March 29th, 2020 at 9:01 AM
You should ask JL what he thinks of the epidemic. A much better model would be child’s play for him. My equation is primitive.
The big problem facing Jews isn’t hatred of guns. It’s the love of cities. They are like choke points.
March 30th, 2020 at 10:20 AM
I’ve long advocated decentralizing by returning to shtetls, villages with populations sufficient for schools, not based on rapid growth, where extended families could support each other and housing didn’t require 2 jobs to pay a mortgage. There have been 2 pogroms in the US. I’m not especially worried.
My father stays away from politics as his wife and my half sisters lean left. As a theoretician, he hates doing any practical calculations and prefers that applied mathematicians and engineers mine his work a generation or two later.
March 30th, 2020 at 2:29 PM
He could come up with a good equation in the time it takes a bagel to toast and then let some underling figure out the coefficients.
March 30th, 2020 at 11:18 PM
Stipulated.

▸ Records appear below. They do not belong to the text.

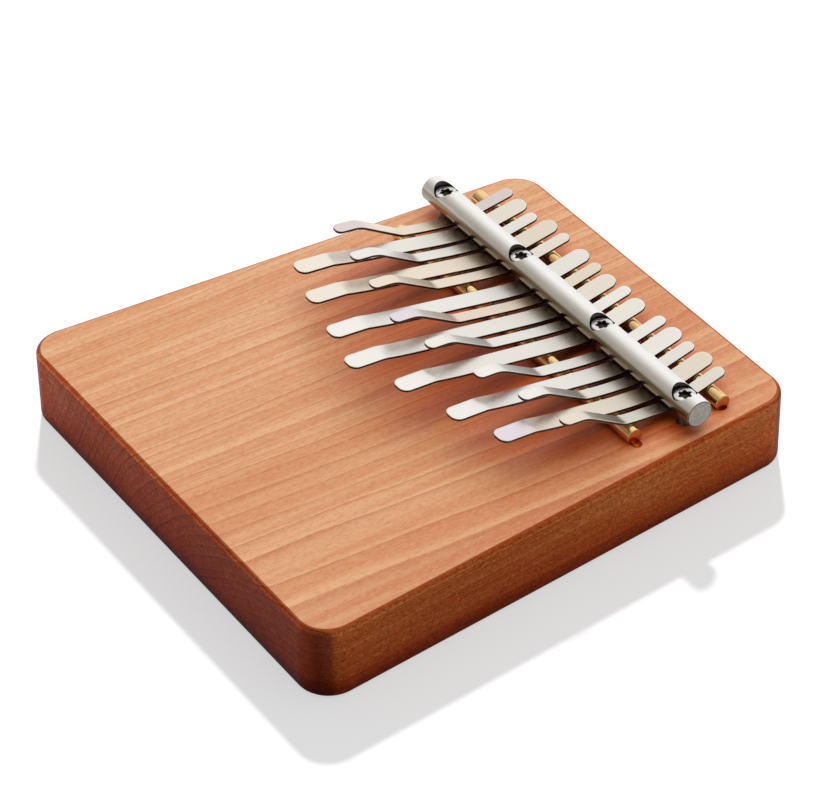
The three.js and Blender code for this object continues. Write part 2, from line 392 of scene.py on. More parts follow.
class Nodes:
    """A node tree, and short names for the nodes in it."""

    def __init__(self, tree):
        self.nodes = tree.nodes
        self.links = tree.links
        self.nodes.clear()
        self.coordinates = self.nodes.new("ShaderNodeTexCoord")

    def put(self, socket, value):
        """Links a socket or sets a constant."""
        if isinstance(value, bpy.types.NodeSocket):
            self.links.new(value, socket)
        else:
            socket.default_value = value

    def scaled(self, x, y, z, offset=(0, 0, 0), source="Object"):
        """Object coordinates times a scale, in units per metre."""
        node = self.nodes.new("ShaderNodeMapping")
        self.links.new(self.coordinates.outputs[source], node.inputs["Vector"])
        node.inputs["Scale"].default_value = (x, y, z)
        node.inputs["Location"].default_value = offset
        return node.outputs["Vector"]

    def noise(self, vector, detail=2.0, roughness=0.5):
        node = self.nodes.new("ShaderNodeTexNoise")
        self.put(node.inputs["Vector"], vector)
        node.inputs["Scale"].default_value = 1.0
        node.inputs["Detail"].default_value = detail
        node.inputs["Roughness"].default_value = roughness
        return node.outputs["Fac"]

    def voronoi(self, vector):
        node = self.nodes.new("ShaderNodeTexVoronoi")
        self.put(node.inputs["Vector"], vector)
        node.inputs["Scale"].default_value = 1.0
        return node.outputs["Distance"]

    def random(self, value):
        """A random number from 0 to 1 for each value."""
        node = self.nodes.new("ShaderNodeTexWhiteNoise")
        node.noise_dimensions = "1D"
        self.put(node.inputs["W"], value)
        return node.outputs["Value"]

    def math(self, operation, a, b=0.0, c=0.0):
        node = self.nodes.new("ShaderNodeMath")
        node.operation = operation
        for socket, value in zip(node.inputs, (a, b, c)):
            self.put(socket, value)
        return node.outputs["Value"]

    def times(self, a, b):
        return self.math("MULTIPLY", a, b)

    def wavered(self, value, noise, width):
        """The value moved either way by a noise, over a width."""
        return self.math("MULTIPLY_ADD", self.math("SUBTRACT", noise, 0.5), width, value)

    def distance(self, a, b):
        """How far the point (a, b) is from the origin."""
        return self.math("SQRT", self.math("ADD", self.times(a, a), self.times(b, b)))

    def step(self, value, low, high, out_low=0.0, out_high=1.0):
        """A smooth change from out_low to out_high as value goes from low to high."""
        node = self.nodes.new("ShaderNodeMapRange")
        node.interpolation_type = "SMOOTHSTEP"
        self.put(node.inputs["Value"], value)
        node.inputs["From Min"].default_value = low
        node.inputs["From Max"].default_value = high
        node.inputs["To Min"].default_value = out_low
        node.inputs["To Max"].default_value = out_high
        return node.outputs["Result"]

    def openness(self, distance):
        """How much of the surroundings within this distance is open, from 0 to 1."""
        node = self.nodes.new("ShaderNodeAmbientOcclusion")
        node.samples = OPENNESS_SAMPLES
        node.inputs["Distance"].default_value = distance
        return node.outputs["AO"]

    def axes(self, vector):
        node = self.nodes.new("ShaderNodeSeparateXYZ")
        self.links.new(vector, node.inputs["Vector"])
        return [node.outputs[axis] for axis in "XYZ"]

    def vector(self, x, y, z):
        node = self.nodes.new("ShaderNodeCombineXYZ")
        for axis, value in zip("XYZ", (x, y, z)):
            self.put(node.inputs[axis], value)
        return node.outputs["Vector"]

    def ramp(self, factor, stops):
        """A colour ramp through (position, (red, green, blue)) stops."""
        node = self.nodes.new("ShaderNodeValToRGB")
        elements = node.color_ramp.elements
        while len(elements) < len(stops):
            elements.new(1.0)
        for element, (position, color) in zip(elements, stops):
            element.position = position
            element.color = (*color, 1.0)
        self.put(node.inputs["Fac"], factor)
        return node.outputs["Color"]

    def mix(self, factor, a, b, blend="MIX"):
        """Two colours mixed. The colour sockets share their names with others, so they go by number."""
        node = self.nodes.new("ShaderNodeMix")
        node.data_type = "RGBA"
        node.blend_type = blend
        self.put(node.inputs["Factor"], factor)
        for socket, value in zip((node.inputs[6], node.inputs[7]), (a, b)):
            self.put(socket, (*value, 1.0) if isinstance(value, tuple) else value)
        return node.outputs[2]

    def toned(self, color, factor, tone):
        """The colour, multiplied by a tone as far as the factor says."""
        return self.mix(factor, color, self.mix(1.0, color, tone, "MULTIPLY"))

    def bump(self, height, strength, distance):
        node = self.nodes.new("ShaderNodeBump")
        node.inputs["Strength"].default_value = strength
        node.inputs["Distance"].default_value = distance
        self.put(node.inputs["Height"], height)
        return node.outputs["Normal"]


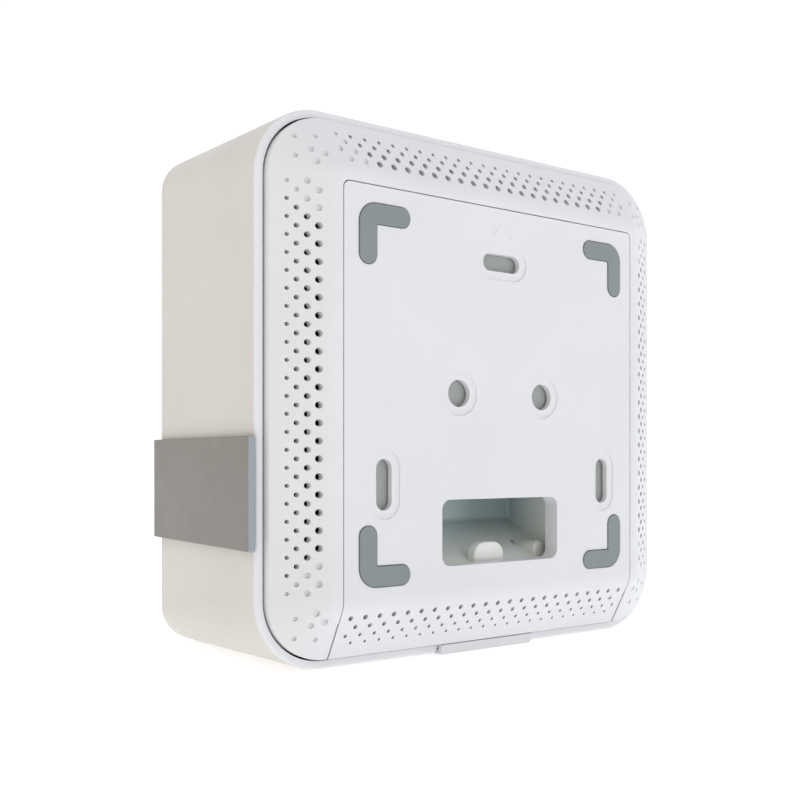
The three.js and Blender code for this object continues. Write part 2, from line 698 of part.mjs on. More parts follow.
function statusLens() {
  const stem = slab(lensOutline(0), LENS_BACK - 1, BAND_FRONT - GAP, 3);
  return join(stem, slab(lensOutline(LENS_FLANGE), LENS_BACK - LENS_FLANGE, LENS_BACK, 3));
}

function ledBoard() {
  const [width, wall, height] = LED_BOARD;
  const [half, middle] = [width / 2, BAND_Z];
  return box([-half, LED_FRONT - wall, middle - height / 2], [half, LED_FRONT, middle + height / 2]);
}

// ---------------------------------------------------------------- board and what it carries

function mainBoard() {
  const sheet = slab(roundedRect(BOARD_HALF, BOARD_HALF, BOARD_CORNER), BOARD_Y, BOARD_FRONT);
  return cut(
    sheet,
    ...posts.map(([x, z]) => rod(x, z, POST_DIAMETER + 2 * FIT, BOARD_Y - 1, BOARD_FRONT + 1, 14)),
    ...standoffs.map(([x, z]) => rod(x, z, BOARD_SCREW_SHANK + 2 * GAP, BOARD_Y - 1, BOARD_FRONT + 1, 12)),
  );
}

const SINK_Z = (SINK_BOTTOM + SINK_TOP) / 2;
const CHIP_BACK = BOARD_Y - GAP - CHIP_WALL;
const THERMAL_BACK = CHIP_BACK - GAP - PAD_WALL;
const SINK_FACE = THERMAL_BACK - GAP;

function plateOnBoard(half, y0, y1, z = SINK_Z) {
  return slab(roundedRect(half, half, 1, 0, z), y0, y1, 2);
}

function heatSink() {
  const root = SINK_FACE - SINK_BASE;
  const base = box([-SINK_HALF, root, SINK_BOTTOM], [SINK_HALF, SINK_FACE, SINK_TOP]);
  const pitch = (2 * SINK_HALF - SINK_FIN) / (SINK_FINS - 1);
  const fins = Array.from({ length: SINK_FINS }, (_, i) => {
    const x = -SINK_HALF + i * pitch;
    return box([x, root - SINK_FIN_HEIGHT, SINK_BOTTOM], [x + SINK_FIN, root + 1, SINK_TOP]);
  });
  const legX = SINK_HALF - SINK_LEG;
  const legZ = (SINK_TOP - SINK_BOTTOM) / 2 - SINK_LEG;
  const legs = corners.map(([sx, sz]) =>
    rod(sx * legX, SINK_Z + sz * legZ, SINK_LEG, SINK_FACE - 1, BOARD_Y - GAP, 10),
  );
  return join(base, ...fins, ...legs);
}

function shieldCan(side) {
  const x = side * SHIELD_X;
  const half = SHIELD_SIZE / 2;
  const front = BOARD_FRONT + GAP + SHIELD_HEIGHT;
  const can = (margin, y0, y1) =>
    slab(roundedRect(half - margin, half - margin, SHIELD_CORNER - margin, x, SHIELD_Z), y0, y1, 2);
  return cut(can(0, BOARD_FRONT + GAP, front), can(SHIELD_WALL, BOARD_FRONT, front - SHIELD_WALL));
}

// A stamped aerial that stands on the front of the board by one edge: a plate with an open slot.
function antenna(turn) {
  const at = BOARD_HALF - ANTENNA_INSET;
  const y0 = BOARD_FRONT + GAP;
  const [long, high] = [ANTENNA_LENGTH / 2, ANTENNA_HEIGHT];
  const plate = box([-long, y0, at - ANTENNA_WALL], [long, y0 + high, at]);
  const [slotLow, slotHigh] = ANTENNA_SLOT;
  const slotStart = -long + ANTENNA_ARM;
  const slot = box([slotStart, y0 + slotLow, at - ANTENNA_WALL - 1], [long + 1, y0 + slotHigh, at + 1]);
  const [footHalf, footDepth] = ANTENNA_FOOT;
  const foot = box([-footHalf, y0, at - footDepth], [footHalf, y0 + ANTENNA_WALL, at]);
  return join(cut(plate, slot), foot).rotate([0, turn, 0]);
}

function screw([x, z], headY, head, headWall, shank, length) {
  const seat = headY + headWall;
  return join(rod(x, z, head, headY, seat, 14), rod(x, z, shank, seat - 0.5, seat + length, 10));
}

const coverScrew = (place) =>
  screw(place, PAN_DEPTH + GAP, SCREW_HEAD, SCREW_HEAD_WALL - GAP, SCREW_SHANK, SCREW_LENGTH);

const boardScrew = (place) =>
  screw(
    place,
    BOARD_Y - GAP - BOARD_SCREW_HEAD_WALL,
    BOARD_SCREW_HEAD,
    BOARD_SCREW_HEAD_WALL,
    BOARD_SCREW_SHANK,
    BOARD_SCREW_LENGTH - 1,
  );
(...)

But doing anything that he isn’t going to be worthy of academic publication is low on his priority list.
I’ve asked him to assist with getting a wikipedia page up, for which he is more than qualified.
I’ve also made an argument with which my siblings agree that his memoirs would be more valuable to his descendants than another textbook rehashing his academic specialty would be for humanity.
He is a machine that never veers off-road. The Swiss call him to calibrate their watches.